Was there anything further required for this BZ?

Comment 9 Marius Cornea 2017-03-08 08:31:15 UTC
(In reply to Dan Macpherson from comment #8)
> Hi Marius,
> 
> Sorry for the long wait on this BZ. I originally modified the OSP10 docs to
> include these steps with an intention to backport to OSP 9 and 8.
> 
> I've now pushed an update to the OSP9 and OSP8 docs to include the following
> two steps (step 8 and step 9) as part of the process:
> 
> 8. Configure the Galera cluster check on the new node. Copy the
> /etc/sysconfig/clustercheck from the existing node to the same location on
> the new node.
> 
> 9. Configure the root user’s Galera access on the new node.
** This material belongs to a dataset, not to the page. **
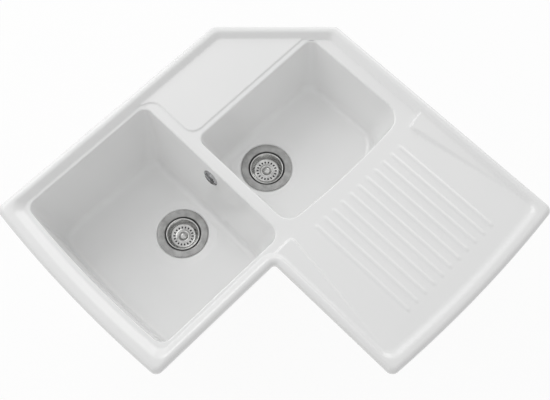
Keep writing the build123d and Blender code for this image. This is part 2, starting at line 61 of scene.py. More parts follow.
# ---- shader graph ---------------------------------------------------------------------
class Signal:
    """A shader socket that takes part in Python expressions."""

    def __init__(self, graph: "Graph", socket: bpy.types.NodeSocket) -> None:
        """Keep a socket and the graph it belongs to.

        Args:
            graph: The graph that new nodes go into.
            socket: The output socket that carries the value.
        """
        self.graph = graph
        self.socket = socket

    def __add__(self, other: "Operand") -> "Signal":
        """Return the sum."""
        return self.graph.maths("ADD", self, other)

    def __sub__(self, other: "Operand") -> "Signal":
        """Return the difference."""
        return self.graph.maths("SUBTRACT", self, other)

    def __rsub__(self, other: float) -> "Signal":
        """Return a number less this value."""
        return self.graph.maths("SUBTRACT", other, self)

    def __mul__(self, other: "Operand") -> "Signal":
        """Return the product."""
        return self.graph.maths("MULTIPLY", self, other)

    def __pow__(self, other: "Operand") -> "Signal":
        """Return this value to a power."""
        return self.graph.maths("POWER", self, other)

    __radd__ = __add__
    __rmul__ = __mul__


Operand = Signal | float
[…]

Copy the
> /root/.my.cnf from the existing node to the same location on the new node.
> 
> OSP8 version:
> https://access.redhat.com/documentation/en-us/red_hat_openstack_platform/8/
> html-single/director_installation_and_usage/#sect-Replacing_Controller_Nodes-
> Manual_Intervention
> 
> OSP9 version:
> https://access.redhat.com/documentation/en-us/red_hat_openstack_platform/9/
> html-single/director_installation_and_usage/#sect-Replacing_Controller_Nodes-
> Manual_Intervention
> 
> Was there anything further required for this BZ?

That is all. Thank you, Dan!

Comment 10 Dan Macpherson 2017-03-08 12:41:29 UTC
Thanks, Marius. And again sorry about the long wait.